The jury wasn't convinced by the "framed by an evil hacker" defense.
Ross Ulbricht, a 30-year-old, libertarian-leaning Texan, has been convicted of running an underground website that did more than $200 million in illicit transactions including illegal drug deals.
After nearly a month at trial and four hours of deliberation, a jury returned a verdict of guilty on all seven counts including money laundering, drug trafficking, and computer hacking, among others.
The charges were all related to Ulbricht's involvement in the Silk Road, a hidden online black market where transactions were conducted in the semi-anonymous digital currency Bitcoin.
"Silk Road emerged as the most sophisticated and extensive criminal marketplace on the Internet, serving as a sprawling black market bazaar where unlawful goods and services, including illegal drugs of virtually all varieties, were bought and sold regularly by the site's users," according to a statement released today by the FBI.
Sentencing has yet to be scheduled but will probably take place in late April or early May, based on what the judge said in court today.
The sentence came back relatively quickly, with the jury beginning deliberations at 11:55 AM and returning a decision at 3:20 PM.
The conviction sparked a few yells from the court, which included members of Ulbricht's family as well as some supporters from the libertarian and Bitcoin communities.
"It's not the end!" someone yelled as Ulbricht walked out of the courtroom
"It's not the end!" someone yelled as Ulbricht walked out of the courtroom. "Ross is a hero!" someone else yelled. Ulbricht himself looked over his shoulder and nodded.
The defense has until April 4, the deadline for post-trial motions, to appeal. Joshua Dratel, Ulbricht's lawyer, said today that he is definitely appealing.
The prosecution's case appeared strong from the beginning. Law enforcement agents had confiscated Ulbricht's laptop at the time of his arrest in October of 2013, when he was logged into the site's administrative backend. They had journal entries, chat logs, and emails documenting his operation of the site under the psuedonym Dread Pirate Roberts. One of his friends even testified tearfully against him. The case was "as strong as it gets," one former FBI agent told Motherboard.
Ulbricht's lawyer argued that his client had started the Silk Road as an "economic experiment" but abandoned it when it became too stressful, and then stepped back in just in time to take the fall for other, unknown players; in other words, that Ulbricht was framed.
Throughout the trial, Ulbricht's family and Dratel, became increasingly frustrated. Judge Katherine Forrest denied two of the defense's expert witnesses on technical grounds. (One expert, Andreas Antonopoulos said he will be publishing his opinions since he wasn't allowed to testify.)
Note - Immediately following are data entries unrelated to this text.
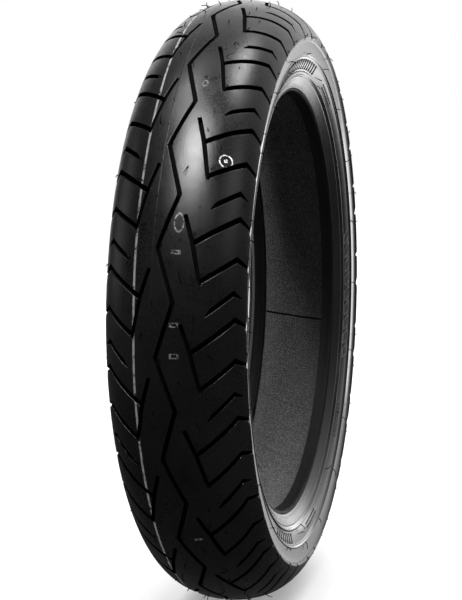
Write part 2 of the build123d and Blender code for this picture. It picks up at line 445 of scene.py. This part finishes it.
# Steps of the mesh between grooves: across in millimetres, and round in degrees.
GRID_ACROSS, GRID_ROUND = 4.2, PITCH / 14


def band(points, widths, out):
    """Outline of a band along a bent line, with mitred bends, moved out all round."""
    points = [np.array(p, float) for p in points]
    first, last = points[1] - points[0], points[-1] - points[-2]
    points[0] = points[0] - first / np.hypot(*first) * out
    points[-1] = points[-1] + last / np.hypot(*last) * out
    left, right = [], []
    for i, (p, width) in enumerate(zip(points, widths)):
        steps = [points[j + 1] - points[j] for j in (i - 1, i) if 0 <= j < len(points) - 1]
        normals = [np.array((-s[1], s[0])) / np.hypot(*s) for s in steps]
        total = sum(normals)
        reach = total * max(0.15, width + 2 * out) * len(normals) / total.dot(total) / 2
        left.append(p + reach)
        right.append(p - reach)
    return left + right[::-1]


def inside(points, outline):
    """Whether each point is in an outline or on its edge, and how far from the edge it is."""
    x, y = points[:, 0], points[:, 1]
    within = np.zeros(len(points), bool)
    near = np.full(len(points), 1e9)
    for (ax, ay), (bx, by) in zip(outline, outline[1:] + outline[:1]):
        crosses = (ay > y) != (by > y)
        with np.errstate(divide="ignore", invalid="ignore"):
            at = ax + (y - ay) / (by - ay) * (bx - ax) if by != ay else np.full(len(points), 1e9)
        within ^= crosses & (x < at)
        t = np.clip(((x - ax) * (bx - ax) + (y - ay) * (by - ay)) / ((bx - ax) ** 2 + (by - ay) ** 2), 0, 1)
        near = np.minimum(near, np.hypot(x - ax - t * (bx - ax), y - ay - t * (by - ay)))
    return within | (near < 0.02), near


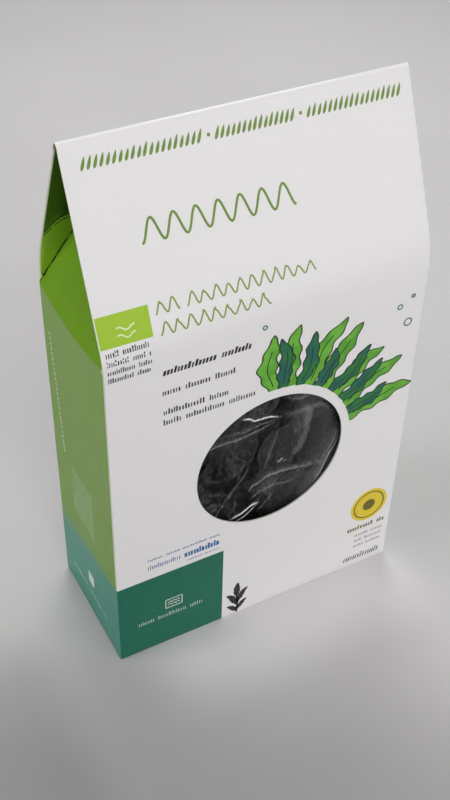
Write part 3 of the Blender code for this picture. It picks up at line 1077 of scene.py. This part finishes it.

After the verdict, Ulbricht's family was visibly upset; his parents have staunchly maintained his innocence all along. "Evidence is not being allowed to be revealed," Ulbricht's mother Lyn said after the verdict. "It's unfair, it's not a level playing field. We were precluded from putting in evidence. Three of our witnesses were not allowed to testify. We're upset. We love our son and we don't think he belongs in prison."
"I've been outraged for weeks about the trial and the judge's demeanor," Ulbricht's father Kirk added.
The exact charges included: one count of narcotics conspiracy, which carries a maximum sentence of life imprisonment and a mandatory minimum sentence of 10 years; one count of engaging in a continuing criminal enterprise, which carries a maximum sentence of life imprisonment and a mandatory minimum sentence of 20 years in prison; one of count of conspiracy to commit computer hacking, which carries a maximum sentence of five years in prison; and one count of money laundering conspiracy, which carries a maximum sentence of 20 years in prison. He was also charged with narcotics trafficking, distribution of narcotics by means of the internet, and conspiracy to traffic in fraudulent identification documents.